Local regulators have given the Japanese affiliate of the bankrupt FTX crypto exchange permission to work through withdrawal-related problems until 2023. According to Reuters, the Kanto Local Finance Bureau has agreed to extend the business suspension order to FTX Japan until March next year.

FTX’s administrative disposition was initially supposed to end on December 9, 2022. However, the authorities gave additional three months’ extension due to the inability of customers to withdraw their crypto assets in FTX’s custody.

Notably, FTX Japan came to life barely seven months ago as FTX acquired the Japanese crypto exchange Liquid. Furthermore, the Japanese subsidiary is one of 134 companies caught up in FTX’s bankruptcy proceedings but has been drafting a plan to return client funds.

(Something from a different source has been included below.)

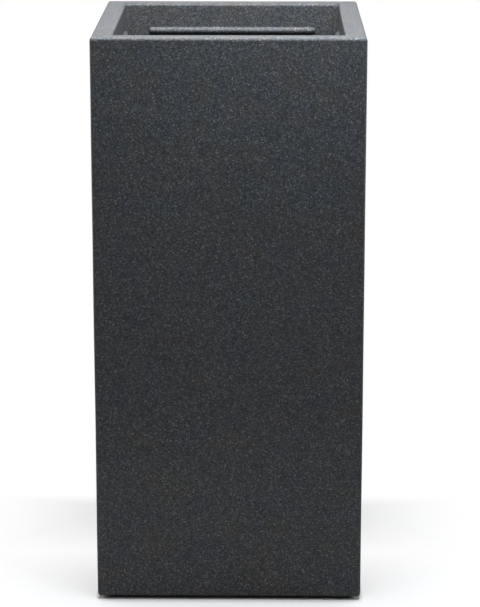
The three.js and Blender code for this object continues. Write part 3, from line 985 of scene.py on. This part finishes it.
def hole_grid_tree():
    """What goes in, repeated in straight rows."""
    tree, given = start_geometry_tree(
        "rows_of_holes", Geometry="Geometry", Rows="Int", Pitch="Float", Material="Material",
    )
    rows = given["Rows"]
    gaps = add(tree, "ShaderNodeMath", {0: rows, 1: 1.0}, operation="SUBTRACT")
    side = add(tree, "ShaderNodeMath", {0: gaps, 1: given["Pitch"]}, operation="MULTIPLY")
    grid = add(
        tree, "GeometryNodeMeshGrid",
        {"Size X": side, "Size Y": side, "Vertices X": rows, "Vertices Y": rows},
    )
    copies = add(tree, "GeometryNodeInstanceOnPoints", {"Points": grid, "Instance": given["Geometry"]})
    end_geometry_tree(tree, copies, given["Material"])
    return tree


def shelf_ring(inset, height):
    width = shelf_high.x - shelf_low.x
    depth = shelf_high.y - shelf_low.y
    radius = shelf_corner_radius - inset
    return rounded_ring(
        width - 2 * inset, depth - 2 * inset, radius, height, corner_steps=8, side_steps=4,
    )


def slot_ring(middle_x, height):
    """A finger slot's outline at one height."""
    ring = rounded_ring(
        finger_slot_width, finger_slot_length, finger_slot_width * slot_end_share, height,
        corner_steps=12, side_steps=3,
    )
    return [Vector((middle_x, 0, 0)) + point for point in ring]


def rib_shape(low, high):
    """A straight rib between two corners of a box, with its edges eased."""
    shape = bmesh.new()
    low, high = Vector(low), Vector(high)
    place = Matrix.Translation((low + high) / 2) @ Matrix.Diagonal((*(high - low), 1))
    bmesh.ops.create_cube(shape, size=1, matrix=place)
    bmesh.ops.bevel(
        shape, geom=shape.edges[:], offset=rib_edge_radius, segments=2, affect="EDGES", profile=0.5,
    )
    return shape


shelf_plate_bottom = shelf_high.z - shelf_thickness
lip_round = shelf_edge_radius / 2
shelf_profile = [
    (shelf_lip_thickness + shelf_edge_radius, shelf_plate_bottom),
    (shelf_lip_thickness, shelf_plate_bottom - shelf_edge_radius),
    *arc_points(shelf_lip_thickness - lip_round, shelf_low.z + lip_round, lip_round, 0, -90, 4),
    *arc_points(lip_round, shelf_low.z + lip_round, lip_round, 270, 180, 4),
    *arc_points(shelf_edge_radius, shelf_high.z - shelf_edge_radius, shelf_edge_radius, 180, 90, 6),
]
shelf_mesh = mesh_of("plate", loft([shelf_ring(inset, height) for inset, height in shelf_profile]))
slot_reach = shelf_high.x - shelf_lip_thickness - finger_slot_margin - finger_slot_width / 2
rib_reach = hole_pitch * hole_rows / 2
rib_end = shelf_high.x - shelf_lip_thickness / 2
rib_bottom = shelf_plate_bottom - rib_drop
rib_top = shelf_high.z - shelf_thickness / 2
for row in range(hole_rows + 1):
    offset = (row - hole_rows / 2) * hole_pitch
    outermost = row in (0, hole_rows)
    long_reach = rib_end if outermost else rib_reach
    low_side, high_side = offset - rib_thickness / 2, offset + rib_thickness / 2
    across_rib = rib_shape((-long_reach, low_side, rib_bottom), (long_reach, high_side, rib_top))
    along_rib = rib_shape((low_side, -rib_end, rib_bottom), (high_side, rib_end, rib_top))
    for rib in (across_rib, along_rib):
        shelf_mesh = combine(shelf_mesh, "UNION", mesh_of("rib", rib))
cutter_ends = (shelf_plate_bottom - cutter_overrun, shelf_high.z + cutter_overrun)
hole = turned([(hole_radius, height) for height in cutter_ends], 32)
plastic = grained_polypropylene()
hole_values = {"Rows": hole_rows, "Pitch": hole_pitch, "Material": plastic}
holes = grown_mesh(hole_grid_tree(), hole_values, mesh_of("hole", hole))
shelf_mesh = combine(shelf_mesh, "DIFFERENCE", holes)
for middle_x in (-slot_reach, slot_reach):
    finger_slot = loft([slot_ring(middle_x, height) for height in cutter_ends])
    shelf_mesh = combine(shelf_mesh, "DIFFERENCE", mesh_of("finger_slot", finger_slot))
shelf = make_piece("moulded_shelf", shape_of(shelf_mesh), plastic)
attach(shelf, "shelf")
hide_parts("planting_shelf")


# ---- Floor, lights and camera ----
# A plain pale floor under plain soft light from above, with white behind. The camera is where the
# photograph was taken from, as near as a small shift allows.

floor_radius = 6.0
floor_grey = (0.6, 0.6, 0.6, 1)
# How white the floor's glow is at the planter's edge, and how far out its painted fade of the shadow
# reaches.
edge_white = 0.45
white_reach = 0.23
ahead_pace = 4.0
contact_reach = (4 * MM, 12 * MM, 1)
sky_fill = 0.08
cool_light = (0.92, 0.98, 1.06)
warm_light = (1.06, 0.99, 0.9)


def make_softbox(name, place, target, size, power, colour=(1, 1, 1), turn_degrees=0):
    """A lamp that the camera doesn't see, aimed at a point, both turned round from the planter's front."""
    lamp = bpy.data.lights.new(name, "AREA")
    lamp.shape = "RECTANGLE"
    lamp.size, lamp.size_y = size
    lamp.energy = power
    lamp.color = colour
    holder = put_in_scene(name, lamp)
    turn = Matrix.Rotation(math.radians(turn_degrees), 3, "Z")
    start, end = turn @ Vector(place), turn @ Vector(target)
    holder.location = start
    holder.rotation_euler = (end - start).to_track_quat("-Z", "Y").to_euler()
    holder.visible_camera = False


def seen_ray(tree):
    """1 for what the camera sees, straight on, in a reflection or through glass, else 0."""
    path = add(tree, "ShaderNodeLightPath").outputs
    seen = path["Is Camera Ray"]
    for kind in ("Is Glossy Ray", "Is Transmission Ray"):
        seen = add(tree, "ShaderNodeMath", {0: seen, 1: path[kind]}, operation="MAXIMUM")
    return seen


make_softbox("overhead_softbox", (0, 0, 1.3), (0, 0, rim_top), (0.9, 0.28), 25)
make_softbox("forward_softbox", (0, -0.25, 1.45), (0, 0, rim_top), (0.3, 0.3), 8, cool_light)
make_softbox(
    "front_softbox", (0.15, -0.45, 1.05), (0.05, shell_low.y, 0.6), (0.6, 0.25), 4.6, cool_light,
)
make_softbox("low_softbox", (-0.1, -0.5, 0.4), (-0.1, -0.68, 0), (0.7, 0.12), 1.3, warm_light)
for side_name in ("right", "back", "left"):
    make_softbox(
        side_name + "_softbox", (0, -0.75, 0.5), (0, 0, 0.4), (0.4, 0.5), 3,
        turn_degrees=SIDES[side_name],
    )

world = bpy.data.worlds.new("studio")
bpy.context.scene.world = world
world.use_nodes = True
sky_tree = world.node_tree
sky_level = add(sky_tree, "ShaderNodeMapRange", {0: seen_ray(sky_tree), 3: sky_fill, 4: 1.0})
feed(sky_tree, sky_tree.nodes["Background"], {"Color": (1, 1, 1, 1), "Strength": sky_level})

floor_shape = bmesh.new()
bmesh.ops.create_circle(floor_shape, cap_ends=True, segments=96, radius=floor_radius)
floor_material, tree, surface, place = start_material("pale_studio_floor")
feed(tree, surface, {"Base Color": floor_grey, "Roughness": 0.9, "Specular IOR Level": 0.0})
# The floor glows white to the camera and in reflections. The glow is weaker near the planter, so its real
# shade shows there, and where that shadow fades out is painted by this mask. The white grows sideways and,
# faster, away from the front and back edges.
apart = add(tree, "ShaderNodeVectorMath", {0: place}, operation="ABSOLUTE")
past_sides = add(tree, "ShaderNodeVectorMath", {0: apart, 1: shell_high}, operation="SUBTRACT")
past = add(tree, "ShaderNodeSeparateXYZ", {0: past_sides}).outputs
ahead = add(tree, "ShaderNodeMath", {0: past["Y"], 1: ahead_pace}, operation="MULTIPLY")
beside = add(tree, "ShaderNodeMath", {0: past["Y"], 1: -1.0}, operation="MULTIPLY")
from_edge = add(tree, "ShaderNodeMath", {0: ahead, 1: beside}, operation="MAXIMUM")
reach = add(tree, "ShaderNodeMath", {0: past["X"], 1: from_edge}, operation="MAXIMUM")
whiteness = add(
    tree, "ShaderNodeMapRange", {0: reach, 2: white_reach, 3: edge_white, 4: 1.0},
    interpolation_type="SMOOTHSTEP",
)
# It gives way to real shade at and under the planter.
in_reaches = add(tree, "ShaderNodeVectorMath", {0: past_sides, 1: contact_reach}, operation="DIVIDE")
near = add(tree, "ShaderNodeSeparateXYZ", {0: in_reaches}).outputs
outside = add(tree, "ShaderNodeMath", {0: near["X"], 1: near["Y"]}, operation="MAXIMUM")
shown_white = add(tree, "ShaderNodeMapRange", {0: outside}, interpolation_type="SMOOTHSTEP")
for share in (whiteness, seen_ray(tree)):
    shown_white = add(tree, "ShaderNodeMath", {0: shown_white, 1: share}, operation="MULTIPLY")
white = add(tree, "ShaderNodeEmission", {"Color": (1, 1, 1, 1), "Strength": 1.0})
floor_mix = add(tree, "ShaderNodeMixShader", {0: shown_white, 1: surface, 2: white})
feed(tree, tree.nodes["Material Output"], {"Surface": floor_mix})
floor = make_piece("studio_floor", floor_shape, floor_material)

# The photograph's frame is 480 by 607 pixels, and its long side spans the camera's sensor.
photo_height_px = 607
focal_length_px = 2251.1
shift_px = 67
look_down_degrees = 13.585
look_left_degrees = 0.633
camera_data = bpy.data.cameras.new("photo_camera")
camera_data.sensor_width = 36
camera_data.lens = focal_length_px * camera_data.sensor_width / photo_height_px
camera_data.shift_y = -shift_px / photo_height_px
camera = put_in_scene("photo_camera", camera_data)
camera.location = (0.043, -2.805, 1.1075)
camera.rotation_euler = (math.radians(90 - look_down_degrees), 0, math.radians(look_left_degrees))
bpy.context.scene.camera = camera

bpy.context.scene.view_settings.view_transform = "Standard"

In an official note early this month, FTX Japan confirmed that its customers’ assets would not be part of FTX Japan’s estate due to Japanese regulations, which mandate that crypto exchanges must separate client funds from their assets.

In related news, FTX went bankrupt last month with nearly 500 illiquid investments split across ten holding companies with a total of over $5.4 billion. Today, a CNBC crypto trader, Ran Neuner, called on Changpeng Zhao of Binance and Ben Zhou of Bybit for collaborations towards making FTX customers whole again.

Neuner proposed a new FTT token issuance where 100% of the profits would accrue to FTX’s creditors and depositors.

Interestingly, the former CEO of FTX, Sam Bankman-Fried, supported Neuner’s motion, saying it would be a productive path for parties to explore and that he hopes the teams in place would do so.